秦姝聽到身后隱含質問的語氣,頓足原地,回首望去。
她微微歪了一下頭,露出俏皮一笑。
“我有說要給你治病嗎?”
凱爾.唐納德臉色一沉,抑制著心底的怒意,咬著牙說:“你說過的,家人才有優待,我來華夏就是找你治病的。”
他垂在身側的手緊握成拳,渾身縈繞著被耍的憤怒氣息。
秦姝絲毫不懼,臉上的笑意也不減:“你是不是忘了,這里是華夏,一年一度的春節到了,這對我們來說是非常重要的節日,也是家庭團聚的重要時刻,我要回京市過年了。”
凱爾.唐納德眉心緊皺:“新年不是過去了嗎?”
秦姝很有耐心地解釋:“那是你們的新年,我們的新年春節,是數千年的老祖宗延續下來的重要節日。”
行吧,這樣的解釋,凱爾.唐納德勉強接受。
他深呼一口氣,聲音平靜地問:“華夏的新年什么時候過去?”
秦姝露出思考的表情,慢悠悠地說:“過了元宵節春節才算正式過完,大概十五六天的時間吧。”
凱爾.唐納德驚詫地問:“這么久?!”
秦姝笑而不語,她肯定不會那么晚回來,謝瀾之如今的身份與肩上的重任,注定他在京市待不了幾天就返回云圳。

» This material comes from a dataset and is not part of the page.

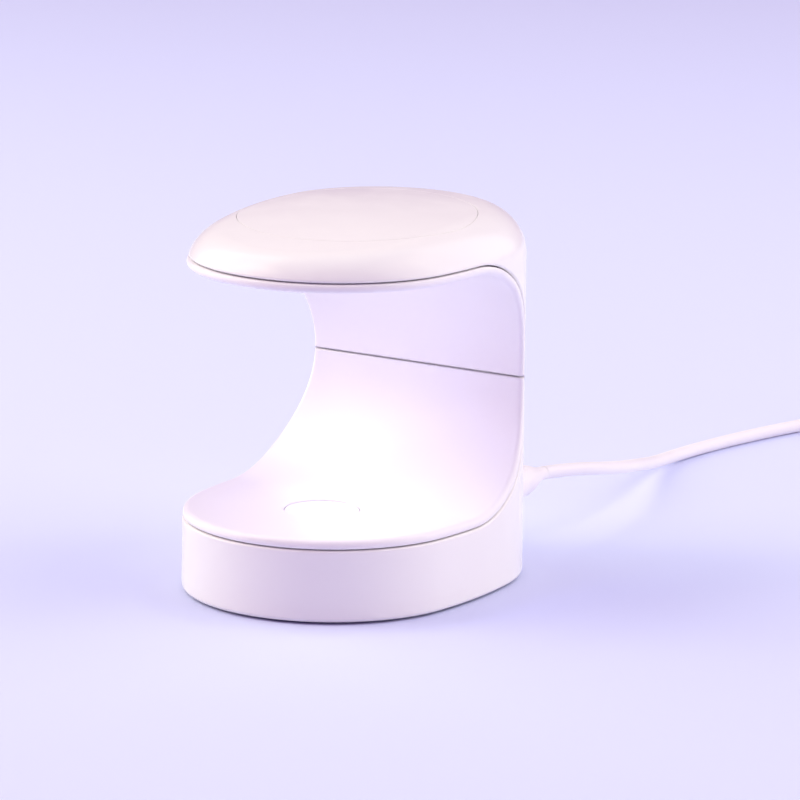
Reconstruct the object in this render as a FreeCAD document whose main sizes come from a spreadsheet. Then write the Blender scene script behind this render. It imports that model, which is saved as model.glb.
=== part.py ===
import FreeCAD, Part

import math
import os
import re

import Sketcher

# Small C-shaped nail lamp with a press button in its base and a lead with a USB plug.
#
# Millimetres. +Z is up and the mouth of the C faces -Y. The origin is on the floor under the lamp's middle.
# The sizes that drive the model are in SIZES. Every other size is an expression on them.

FOLDER = "parts"
UP = FreeCAD.Vector(0, 0, 1)
BACKWARD = FreeCAD.Vector(0, 1, 0)
SIDEWAYS = FreeCAD.Vector(1, 0, 0)
REACH = "50"  # far enough sideways to pass every side of the lamp

# Name, millimetres (degrees for the two angles), meaning.
SIZES = (
    ("foot_height", 0.5, "gap under the shell"),
    ("half_width", 32.1, "half of the oval plan's width"),
    ("half_length", 40.95, "half of the oval plan's length"),
    ("end_radius", 31.5, "radius of the oval's front and back ends"),
    ("draft", 0.25, "angle that the sides lean in"),
    ("wall", 2.0, "shell wall"),
    ("crown_height", 81.4, "top of the head over the origin"),
    ("crown_radius", 212.0, "radius of the domed top"),
    ("crown_tilt", 2.6, "angle that the top leans to the front"),
    ("shoulder_radius", 10.0, "rounding between the top and the sides"),
    ("bay_radius", 26.0, "radius of the finger bay's round back, half the bay's height"),
    ("bay_back", -1.5, "where the bay's round back begins, lengthways"),
    ("bay_middle", 44.1, "height of the bay's middle"),
    ("rim", 2.2, "depth of liner edge that shows inside the seam"),
    ("seam_gap", 0.3, "gap along the seam between shell and liners"),
    ("flush_inset", 0.1, "how far the liners sit inside the outline"),
    ("lip_bevel", 0.9, "bevel of the liners' edges"),
    ("split_height", 43.5, "height of the joint between the liners"),
    ("split_gap", 0.25, "gap between the liners"),
    ("rib_height", 1.6, "height of the liners' locating ribs"),
    ("rib_thick", 1.2, "thickness of the locating ribs"),
    ("rib_across", 27.2, "outer side of the locating ribs"),
    ("rib_front", -14.0, "front end of the locating ribs"),
    ("rib_length", 32.0, "length of the locating ribs"),
    ("ceiling", 5.0, "depth of the shell's flat ceiling under the top"),
    ("ceiling_bevel", 3.5, "bevel round that ceiling"),
    ("cap_radius", 25.5, "radius of the round cap on the head"),
    ("cap_depth", 3.05, "depth of the cap's seat under the top"),
    ("cap_play", 0.15, "gap round and under the cap"),
    ("peg_radius", 1.2, "radius of the cap's pegs"),
    ("peg_length", 3.0, "length of the cap's pegs"),
    ("cover_thick", 1.8, "thickness of the bottom cover"),
    ("cover_sink", 0.1, "how far the cover sits inside the shell's edge"),
    ("ledge_width", 1.4, "width of the ledge over the cover"),
    ("ledge_thick", 1.2, "thickness of that ledge"),
    ("foot_radius", 4.0, "radius of a rubber foot"),
    ("foot_across", 12.0, "foot's distance from the middle, sideways"),
    ("foot_along", 29.5, "foot's distance from the middle, lengthways"),
    ("fit_play", 0.05, "gap between two pieces that fit each other"),
    ("screw_radius", 1.0, "radius of the case screws"),
    ("screw_head_radius", 1.8, "radius of their heads"),
    ("screw_head_height", 1.2, "height of their heads"),
    ("boss_radius", 2.6, "radius of the screw bosses"),
    ("base_screw_across", 21.0, "base screw's distance from the middle, sideways"),
    ("base_screw_along", 18.0, "base screw's distance from the middle, lengthways"),
    ("base_screw_length", 7.0, "shank length of a base screw"),
    ("head_screw_length", 5.2, "shank length of a head screw"),
    ("head_boss_bottom", 74.6, "lower end of the shell's head bosses"),
    ("head_boss_top", 77.2, "height inside the shell's top that those bosses reach"),
    ("button_radius", 8.0, "radius of the button in the base"),
    ("button_along", -12.5, "middle of the button, lengthways"),
    ("button_play", 0.15, "gap round the button"),
    ("button_flange", 9.3, "radius of the flange that keeps the button in"),
    ("button_flange_thick", 1.2, "thickness of that flange"),
    ("button_post", 2.2, "radius of the post that meets the switch"),
    ("button_bevel", 0.25, "bevel of the button's edge"),
    ("board_top", 9.2, "top of the control board"),
    ("board_thick", 1.2, "thickness of the control board"),
    ("board_width", 33.0, "width of the control board"),
    ("board_length", 32.0, "length of the control board"),
    ("board_along", -11.0, "middle of the control board, lengthways"),
    ("board_post_across", 13.5, "board post's distance from the middle, sideways"),
    ("board_post_along", 12.5, "board post's distance from the board's middle, lengthways"),
    ("post_radius", 1.8, "radius of the posts that hold the boards"),
    ("switch_width", 6.0, "width of the key switch"),
    ("switch_height", 3.5, "height of the key switch's case"),
    ("switch_well", 2.5, "depth of the well that the stem slides in"),
    ("stem_radius", 1.7, "radius of the switch's stem"),
    ("stem_length", 2.7, "length of the stem"),
    ("stem_height", 0.8, "how far the stem stands out of the case"),
    ("lamp_board_along", -8.0, "middle of the lamp board, lengthways"),
    ("lamp_board_width", 30.0, "width of the lamp board"),
    ("lamp_board_length", 20.0, "length of the lamp board"),
    ("lamp_board_thick", 1.0, "thickness of the lamp board"),
    ("lamp_board_gap", 1.8, "height of the lamp board over the liner"),
    ("lamp_post_across", 13.0, "lamp board post's distance from the middle"),
    ("emitter_width", 3.0, "width of a light emitter"),
    ("emitter_height", 0.9, "height of a light emitter"),
    ("window_width", 20.0, "width of the light window"),
    ("window_length", 12.0, "length of the light window"),
    ("window_flange", 1.0, "width of the flange that holds the window up"),
    ("window_flange_thick", 0.6, "thickness of that flange"),
    ("cable_thick", 1.2, "thickness of the flat cables inside"),
    ("cable_width", 2.6, "width of the flat cables inside"),
    ("cord_radius", 1.5, "radius of the lead"),
    ("cord_across", 18.0, "where the lead leaves the back, sideways"),
    ("cord_height", 16.6, "height of the lead where it leaves the back"),
    ("boot_hole", 2.7, "radius of the hole for the lead's boot"),
    ("boot_start", 28.5, "inner end of the boot, lengthways"),
    ("boot_flare", 4.3, "radius of the boot where it meets the shell"),
    ("boot_collar", 3.9, "radius of the collar that holds the boot inside the shell"),
    ("boot_end", 49.0, "outer end of the boot, lengthways"),
    ("coil_across", 38.5, "middle of the coiled lead, sideways"),
    ("coil_along", 206.0, "middle of the coiled lead, lengthways"),
    ("coil_radius", 16.7, "radius of the coil at the middle of its turns"),
    ("coil_half", 6.8, "half of the coil's width"),
    ("coil_height", 6.1, "height of the coil"),
    ("coil_tail", 17.0, "length of the lead's end that leaves the coil"),
    ("plug_width", 15.6, "width of the plug's grip"),
    ("plug_height", 8.0, "height of the plug's grip"),
    ("plug_length", 26.0, "length of the plug's grip"),
    ("plug_neck", 9.0, "length of the neck behind the grip"),
    ("usb_width", 12.0, "width of the plug's metal shell"),
    ("usb_height", 4.5, "height of the plug's metal shell"),
    ("usb_length", 12.5, "length of the plug's metal shell"),
    ("usb_root", 2.0, "length of the metal shell inside the grip"),
    ("usb_metal", 0.3, "thickness of that metal"),
    ("tongue_thick", 1.8, "thickness of the plug's tongue"),
)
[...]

凱爾.唐納德露出糾結的表情:“我……我跟你一起過春節,吃住我都可以自己安排。”
秦姝伸手食指,對他搖擺了兩下:“我親愛的干兒子,我不得不告訴你,以你的身份是進不去京市的。”
笑話!
京市是什么地方?
是權貴聚集地,也是如今的華夏命脈。
凱爾.唐納德這樣危險的人物,上一秒踏入京市,下一秒就會橫尸街頭。
那句話怎么說來著——臥榻之側,豈容他人鼾睡。
戚老,謝統帥,以及其他各大家族勢力,絕對不會允許自己的勢力范圍,被任何危險分子侵犯。
凱爾.唐納德也明白京市的重要性,咬著牙質問:“那我該怎么辦?”
明明說好的,成為家人就可以獲取優待。
這跟說好的根本不一樣!
秦姝勾起搭在肩上的一縷頭發,纏繞著指尖,漫不經心地說:“其實,我也不是不能盡快回來給你看病。”
凱爾.唐納德雙眼一亮:“有多快?”
秦姝拖著散漫的腔調道:“云圳有個東菱集團,他們的老板看我不順眼,一直在找我麻煩。
我想要跟他們交涉卻無從下手,要是這中間有什么變故發生,給我制造機會……”
凱爾.唐納德秒懂,想也不想道:“我知道了!這件事交給我來辦!”
秦姝揚眉,用孺子可教的眼神望著他:“放心,你至少還有三個月的壽命,等我回來就為你治療。”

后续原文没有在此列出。